Deori Tribe is found in the states of Assam, Nagaland and Arunachal Pradesh. They speak both Assamese and a Tibeto-Burman language called Deori (Chutiya). The name Deori derives from the word 'Deva' which means 'God.' This tribe comprises three distinct groups or 'khels' namely Dibongia, Tengapania and Borgoya. These groups are further divided into 24 clans. The members of this tribe are known for their strong ties to tradition and culture, which can be seen by the relatively unchanged way of life through the centuries and their unique cultural heritage.
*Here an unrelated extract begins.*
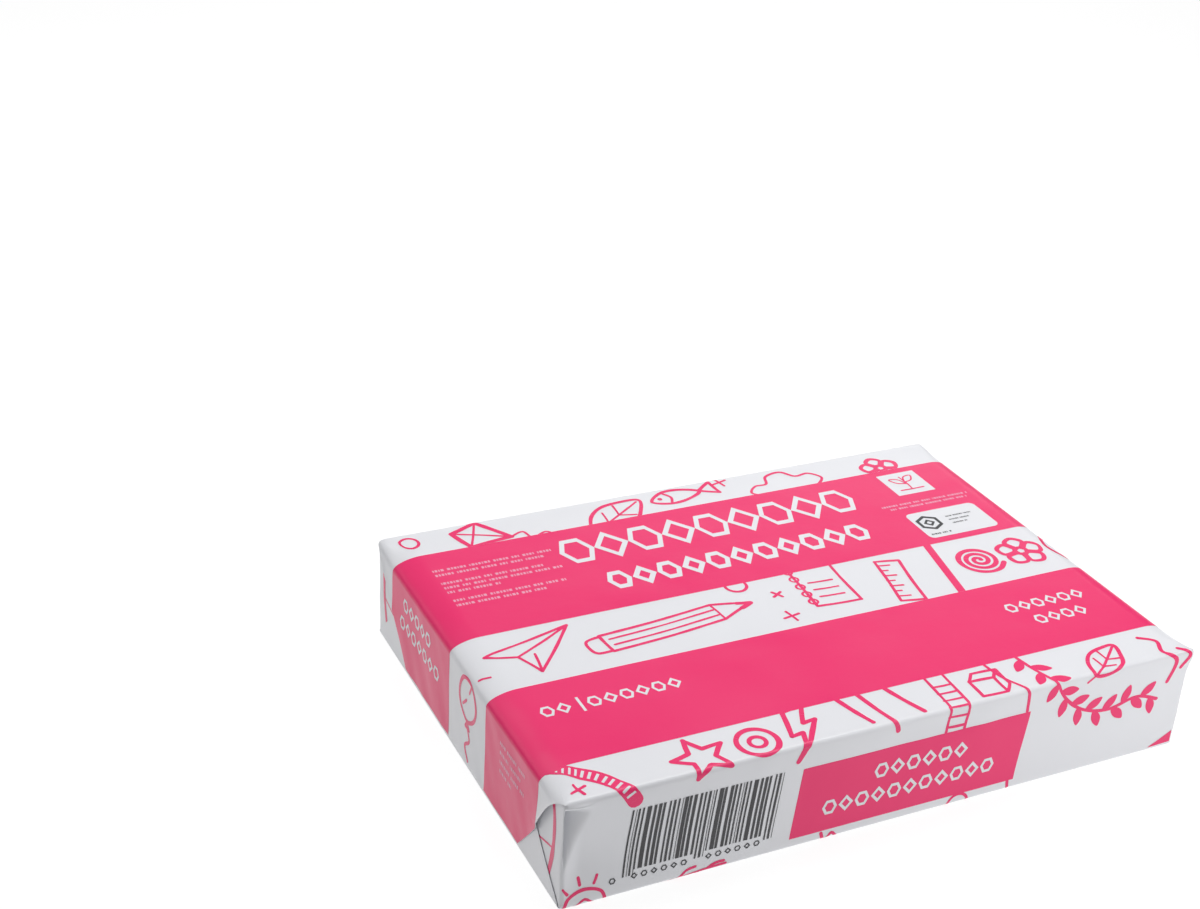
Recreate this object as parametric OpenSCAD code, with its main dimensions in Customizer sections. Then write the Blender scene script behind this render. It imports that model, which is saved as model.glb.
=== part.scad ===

They are experts in traditional weaving.One thing to be noted about this tribe is that though made up of multiple clans, no two clans dwell in the same village.

Agriculture is the main occupation of the Deori tribe, with about ninety percent of the population involved in it. Their houses are built along the river banks and made of bamboo with thatched roofs.

Deoris worship the household deities and Hindu gods. Bihu is a major festival celebrated by the Deoris. They also observe the Magh Bihu and the Bohag Bihu. At the time of these festive occasions they perform many religious songs and dances. The Deoris believe in a supreme power called 'Kundimama,' who is worshipped in different forms by the different clans. Each village of this tribe features a place of worship called ‘Thaan-ghar.’ This is the site of worship for various gods and goddesses. It is also witness to the animal sacrifices, which is an integral part of the tribal rituals.